Ganz’s command of Hitler’s rolling ‘Rs’ and of his strange, clipped Bavarian-Austrian accent give him a natural edge over previous portrayals by British actors Alec Guinness in the 1972 film “The Last Ten Days” or Anthony Hopkins in “The Bunker.”
His hypnotizing outbursts of spitting rage at the army’s inability to stem the Soviet advance on Berlin are interspersed with moments of kindness for his female staff and tenderness toward Eva Braun, whom he marries a day before their suicide.
Controversially, the portrayal of Hitler verges on the sympathetic at times, and the Holocaust is referred to only briefly in his tirades.
Hitler ‘the man’
Producer Bernd Eichinger, who produced “The Name of the Rose,” says a degree of empathy is unavoidable.
“If you want to understand history you have to understand the people that make it,” he told German ZDF television.

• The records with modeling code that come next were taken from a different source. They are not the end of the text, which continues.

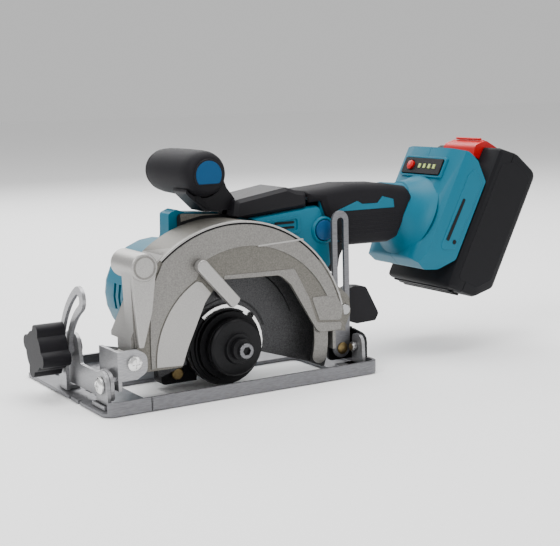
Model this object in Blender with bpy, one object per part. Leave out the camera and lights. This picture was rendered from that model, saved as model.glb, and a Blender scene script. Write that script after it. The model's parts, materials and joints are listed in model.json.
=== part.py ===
"""Cordless circular saw, blade on the left, built as separate pieces on their real joints.

Design coordinates are in millimetres: X runs from the front edge of the base to the rear,
Y from the blade side of the base to the motor side, and Z up from the underside of the sole.
Every object is then placed under one empty, so that the world origin is the middle of the
saw's footprint on the surface that it stands on.
"""
import math

import bmesh
import bpy
from mathutils import Matrix, Vector

MM = 0.001
GAP = 0.3                      # clearance between pieces that touch

# Footprint, which sets the world origin
FOOTPRINT_X = (-17.4, 357.9)
FOOTPRINT_Y = (0.0, 140.7)

# Base plate
BASE_LENGTH = 203.2
BASE_WIDTH = 140.7
PLATE = 2.4                    # sheet thickness of every pressed bracket
RAIL_HEIGHT = 8.9
OPENING_X = (37.0, 178.0)
OPENING_Y = (6.0, 70.0)

# Bevel joint, along X
BEVEL_Y, BEVEL_Z = 18.4, 16.3
SLOT_RADIUS = 57.0
SLOT_HALF = 3.7
BEVEL_REST = 15.0              # angle of the clamp bolt round the bevel axis, degrees
BEVEL_RANGE = 45.0

# Depth joint, along Y, with the slotted guide that pivots on the same circle
DEPTH_X, DEPTH_Z = 24.1, 29.3
DEPTH_RADIUS = 164.8
CLAMP_RISE, FOOT_RISE = 13.7, -14.3

# Blade shaft and motor shaft, along Y
ARBOR_X, ARBOR_Z = 100.3, 28.2
GEAR_MODULE = 0.8
GEAR_TEETH, PINION_TEETH = 52, 12
CENTRES = GEAR_MODULE * (GEAR_TEETH + PINION_TEETH) / 2
MOTOR_X = ARBOR_X - 5.0
MOTOR_Z = ARBOR_Z + math.sqrt(CENTRES ** 2 - 5.0 ** 2)

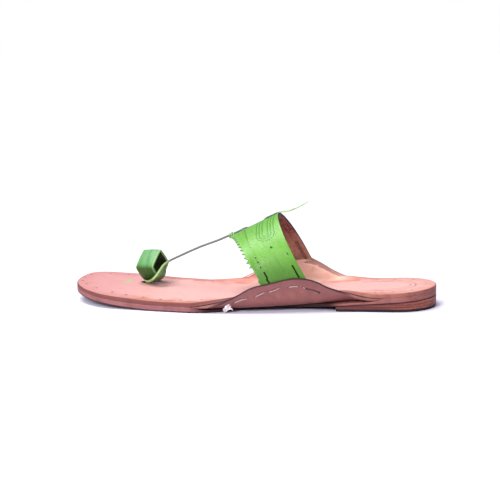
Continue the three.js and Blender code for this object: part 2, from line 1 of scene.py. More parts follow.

Spiegel magazine devoted its front page to the film this week and said Eichinger had managed what no one had before: “To give the absurd drama in the concrete grotto a real face.”
But critics are asking if such treatment is justified for the man who ordered the Holocaust and started World War Two that killed 50 million people.
“‘Der Untergang’ prompts the question whether one should be allowed to feel sympathy for Hitler,” Frankfurter Allgemeine Sonntagszeitung wrote.
Berlin daily Der Tagesspiegel wrote: “This Hitler, who is so nice to the female bunker staff while he sends a whole people to the slaughter outside, does indeed keep awakening sympathy.
“A lonely screamer, betrayed by his followers, who stands firm until the end — isn’t that a hero, maybe not as appealing as the few positive supporting characters, but all the larger than life for that?”
Eichinger said it had been time for a German film on the subject.
“If you throw the spotlight on the biggest possible physical and psychological collapse of an entire civilization, namely our German nation, then it must be possible for us to tell this story ourselves. We have to,” he said.